3.1.1 Can a diagnosis be made other than through a genetic test?

3.1.2 Describe the burden of alternative diagnostic methods to the patient

In patients with classical features (eg, presence of mucocutaneous triad), clinical diagnosis is possible. However as there is considerable variant in the onset and severity of clinical features, diagnosis exclusively based on clinical features is both difficult and unreliable. This is further highlighted by some of the ‘cryptic’ presentations of DC (eg, aplastic anaemia); in such cases it is the finding of a pathogenic variant in one of the DC genes that helps in clinching the diagnosis of DC.

3.1.3 How is the cost effectiveness of alternative diagnostic methods to be judged?

Clinical diagnosis is dependent on clinical expertise. A delay in diagnosis can lead to inappropriate and inadequate management. This may, in some cases, lead to increased morbidity and mortality.

Flow-FISH and Q-FISH measurement of leucocyte telomere length are currently only available as a diagnostic method in a few labs and are relatively expensive. Telomere length measurement should perhaps be regarded as a good screening test for DC. Individuals found to have very short telomeres (<1st centile) should ideally go on to have genetic analysis for the DC genes.

3.1.4 Will disease management be influenced by the result of a genetic test?

3.2 Predictive setting: The tested person is clinically unaffected but carries an increased risk based on family history

(To be answered if in 1.10 ‘B’ was marked)

3.2.1 Will the result of a genetic test influence lifestyle and prevention?

If the test result is positive (please describe):

The management plan will have an impact on lifestyle. As highlighted above it is important that patients with DC (or predicted to be at risk of developing DC based on genetic testing) avoid smoking, sunlight, and keep alcohol intake to a minimum.
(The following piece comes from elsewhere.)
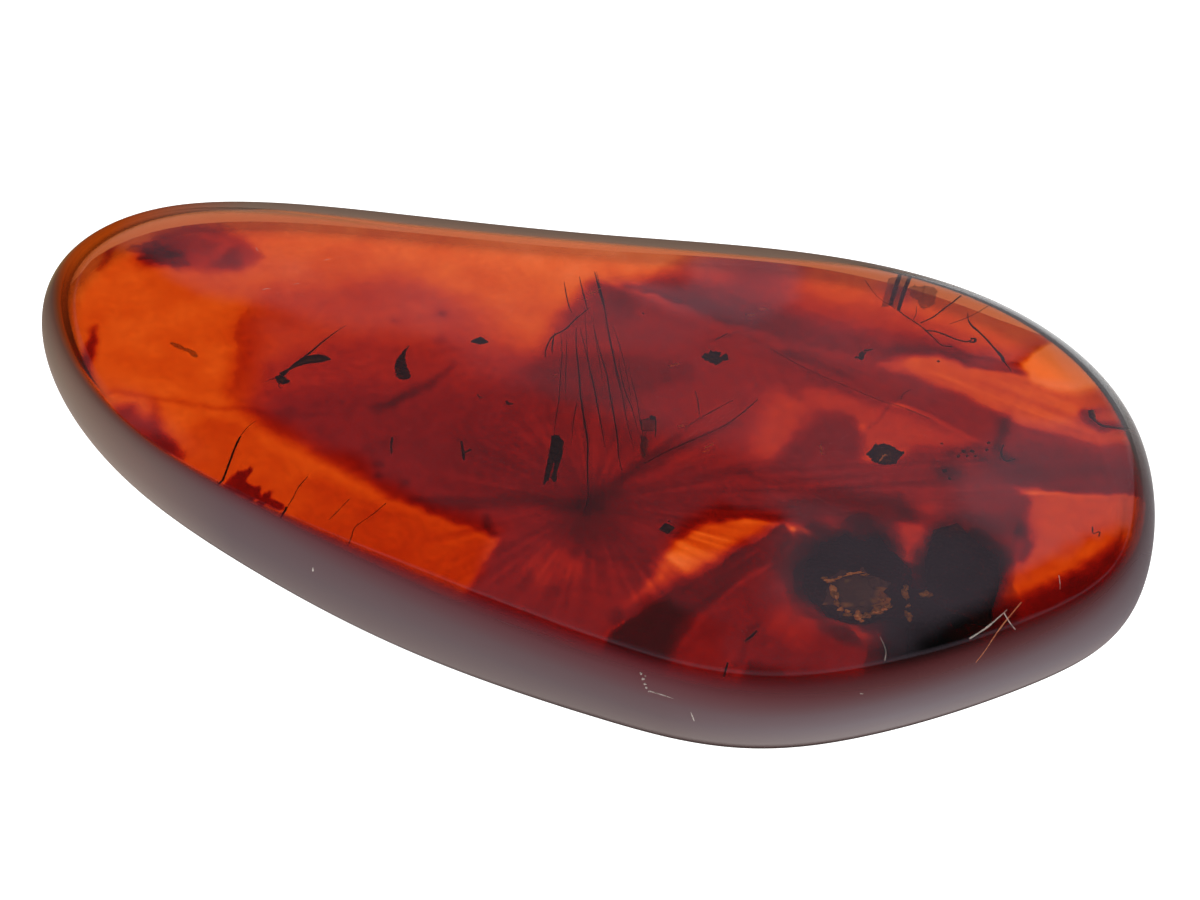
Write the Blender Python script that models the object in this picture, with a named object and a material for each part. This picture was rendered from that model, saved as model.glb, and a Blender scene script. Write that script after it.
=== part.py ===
"""Insect in amber: a thin polished slab of dark amber with insects, wood, bark and plant hairs sealed in it.

The slab is one piece of amber. It is parted at its widest line, so that each sealed thing has a pocket
that opens on the parting plane. Units are metres, the slab lies flat, and the origin is under its middle.
"""

import math

import bmesh
import bpy
import numpy as np
from mathutils import Matrix, Vector, noise

MM = 0.001

# The slab
THICKNESS = 4.4 * MM
GIRDLE = 2.6 * MM  # height of the widest line, where the slab is parted
SEAM = 0.3 * MM  # gap between the two halves
CLEARANCE = 0.3 * MM  # gap between a sealed thing and its pocket
OUTLINE_STEPS = 98  # points round the outline
EDGE_STEPS = 6  # rings between the seam and a flat face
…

They should also avoid occupations that expose them to hazardous chemicals.

If the test result is negative (please describe):

No specific lifestyle change necessary.

3.2.2 Which options in view of lifestyle and prevention does a person at-risk have if no genetic test has been done (please describe)?

Uncertainty will remain for the individual as to whether they need to modify their lifestyle with respect to smoking, alcohol, and sun exposure.

3.3 Genetic risk assessment in family members of a diseased person

(To be answered if in 1.10 ‘C’ was marked)

3.3.1 Does the result of a genetic test resolve the genetic situation in that family?

Yes, if a pathogenic mutation has been identified in a DC causing gene it is possible to offer genetic testing and appropriate counselling to all family members.

3.3.2 Can a genetic test in the index patient save genetic or other tests in family members?

In some circumstances only. For example, in the case of TINF2 mutations, usually the mutation has arisen de-novo in the index case; it is therefore important to test the parents to establish this. In these families it then makes it unnecessary to test the unaffected sibs of the index case.

3.3.3 Does a positive genetic test result in the index patient enable a predictive test in a family member?

Yes. NB: There can be variability in disease expression even within families (suggesting a role of other genetic and/or environmental factors in the development of disease features). This always needs to be communicated to family members.

3.4 Prenatal diagnosis

(To be answered if in 1.10 ‘D’ was marked)

3.4.1 Does a positive genetic test result in the index patient enable a prenatal diagnosis?

Yes.

4. If applicable, further consequences of testing

Please assume that the result of a genetic test has no immediate medical consequences. Is there any evidence that a genetic test is nevertheless useful for the patient or his/her relatives? (Please describe)

In female carriers of X-linked DC (DKC1), there is usually no medical problem. However, X-linked DC carriers can go onto give rise to affected boys. Carrier testing for the X-linked gene (DKC1) in appropriate families is therefore useful even though usually it has no immediate clinical consequences for the carrier.